Assignment 1: Adder: A starter language

8.7

Assignment 1: Adder: A starter language

Due: Fri 09/23 at 5:00pm

git clone

In this assignment you’ll implement a compiler for a small language called Adder (because it primarily adds things). Click for scary snake picture!

1 The Adder Language

In each of the next several assignments, we’ll introduce a language that we’ll implement. We’ll start small, and build up features incrementally. We’re starting with Adder, which has just a few features — defining variables, and primitive operations on numbers.

There are a few pieces that go into defining a language for us to compile.
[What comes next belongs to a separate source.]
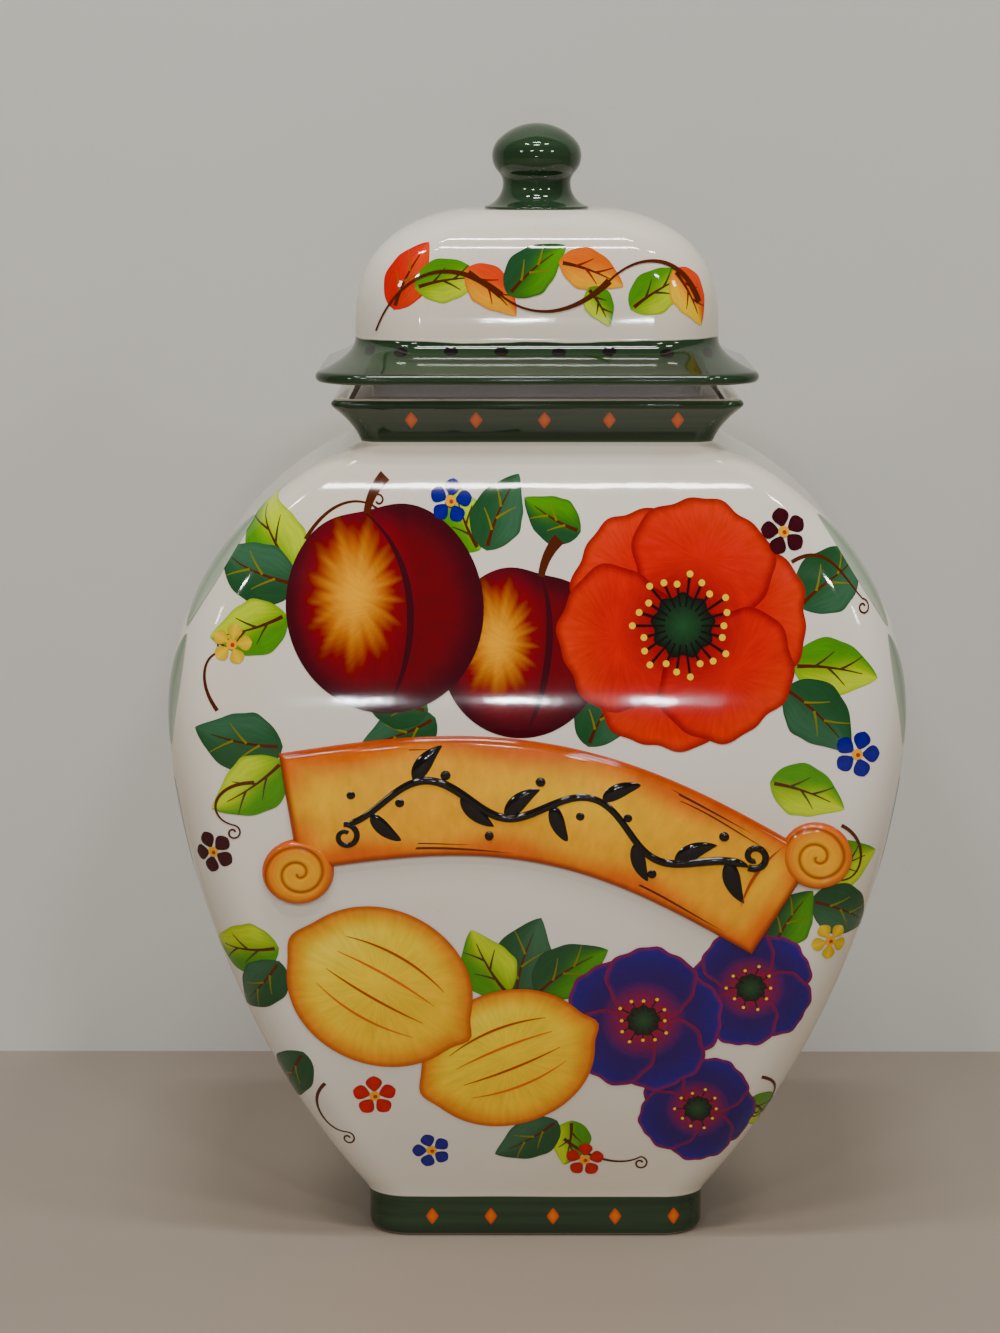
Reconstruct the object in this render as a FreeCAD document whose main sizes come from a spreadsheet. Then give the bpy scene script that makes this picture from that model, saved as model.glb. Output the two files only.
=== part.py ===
# Lidded ceramic biscuit jar: a flattened, full-bellied jar on a short foot, with a flared
# square-cornered rim, a domed lid with a swept skirt, a turned knob and a soft sealing ring.
# Millimetres. The origin is on the table under the middle of the jar, +Z is up and the
# decorated front faces -Y.
import FreeCAD
import Part
import Sketcher

import math
import os

# Every size that can be set by itself, under the name that the whole model refers to.
SIZES = {
    # Jar body, from the table up
    "foot_width": 97.0,
    "foot_depth": 66.0,
    "foot_height": 12.0,
    "foot_corner": 12.0,
    "foot_edge_round": 2.5,
    "foot_ring_width": 8.0,
    "foot_recess": 3.0,
    "belly_width": 206.0,
    "belly_depth": 124.0,
    "belly_corner": 15.0,
    "belly_height": 156.0,
    "bulge_height": 138.0,
    "shoulder_fullness": 2.1,
    "waist_fullness": 1.6,
    "neck_width": 98.8,
    "neck_depth": 68.0,
    "neck_corner": 7.0,
    "neck_height": 231.0,
    "rim_width": 115.0,
    "rim_depth": 84.0,
    "rim_corner": 4.5,
    "rim_top": 243.8,
    "rim_hollow": 1.2,
    "lip_round": 1.4,
    "wall": 5.0,
    "least_corner": 2.5,
    # Lid
    "lid_gap": 4.2,
    "skirt_width": 124.0,
    "skirt_depth": 93.0,
    "skirt_corner": 15.0,
    "lip_height": 3.2,
    "lip_set_back": 1.6,
    "skirt_rise": 10.7,
    "skirt_hollow": 2.2,
    "dome_width": 103.0,
    "dome_depth": 66.0,
    "dome_corner": 19.0,
    "dome_rise": 36.3,
    "dome_fullness": 2.9,
    "crown_width": 44.0,
    "crown_depth": 33.0,
    "crown_corner": 15.5,
    "lid_wall": 4.5,
    "collar_drop": 12.0,
    "collar_wall": 3.8,
    "collar_corner": 5.0,
    "collar_play": 0.9,
    "least_hollow_corner": 2.0,
    # Knob
    "knob_base_width": 29.8,
    "knob_base_edge": 0.6,
    "knob_waist_width": 19.4,
    "knob_waist_height": 7.2,
    "knob_width": 25.6,
    "knob_ball_height": 14.9,
    "knob_height": 24.2,
    "knob_side_round": 6.8,
    # Sealing ring
    "seal_thickness": 3.0,
    "seal_drop": 7.0,
    "fin_thickness": 1.0,
    "fin_spacing": 3.2,
    "fin_corner": 6.5,
    "seal_clearance": 0.3,
    # Applied scroll on the front
    "scroll_width": 140.0,
    "scroll_band": 34.0,
    "scroll_height": 118.0,
    "scroll_arch": 16.0,
    "scroll_slope": -11.0,
    "scroll_curl": 9.5,
    "scroll_relief": 2.6,
}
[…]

A description of the concrete syntax — the text the programmer writes
A description of the abstract syntax — how to express what the programmer wrote in a data structure our compiler uses.
The semantics — or description of the behavior — of the abstract syntax, so our compiler knows what the code it generates should do.

1.1 Concrete Syntax

The concrete syntax of Adder is:

‹expr›: | NUMBER | IDENTIFIER | add1 ( ‹expr› ) | sub1 ( ‹expr› ) | let ‹bindings› in ‹expr› | ( ‹expr› ) ‹bindings›: | IDENTIFIER = ‹expr› | IDENTIFIER = ‹expr› , ‹bindings›

The main difference from the language we discussed in class is that a let expression can have one or many bindings. An IDENTIFIER is any non-sequence of letters and digits (starting with a letter). Any highlighted text is a literal token, meaning the programmer must type exactly those characters or keywords.

1.2 Abstract Syntax

The abstract syntax of Adder is a Rust datatype, and corresponds nearly one-to-one with the concrete syntax. We parameterize the AST by a type of annotations.

#[derive(Clone, Debug, PartialEq, Eq)]
pub enum Exp<Ann> {
    Num(i64, Ann),
    Var(String, Ann),
    Prim1(Prim1, Box<Exp<Ann>>, Ann),
    Let { bindings: Vec<(String, Exp<Ann>)>, // new binding declarations
          body: Box<Exp<Ann>>,  // the expression in which the new variables are bound
          ann: Ann
        }
}

#[derive(Clone, Debug, PartialEq, Eq)]
pub enum Prim1 {
    Add1,
    Sub1,
}

For now, the only annotations we’ll use are Spans, which are regions of the source code (defined in span.rs). These are used to give nicer error messages.

1.3 Semantics

An Adder program always evaluates to a single integer. Nums evaluate to themselves (so a program just consisting of Num(5) should evaluate to the integer 5). Primitive expressions perform addition or subtraction by one on their argument. Let bindings should evaluate all the binding expressions to values one by one, and after each, store a mapping from the given name to the corresponding value in both (a) the rest of the bindings, and (b) the body of the let expression. Identifiers evaluate to whatever their current stored value is. There are several examples further down to make this concrete.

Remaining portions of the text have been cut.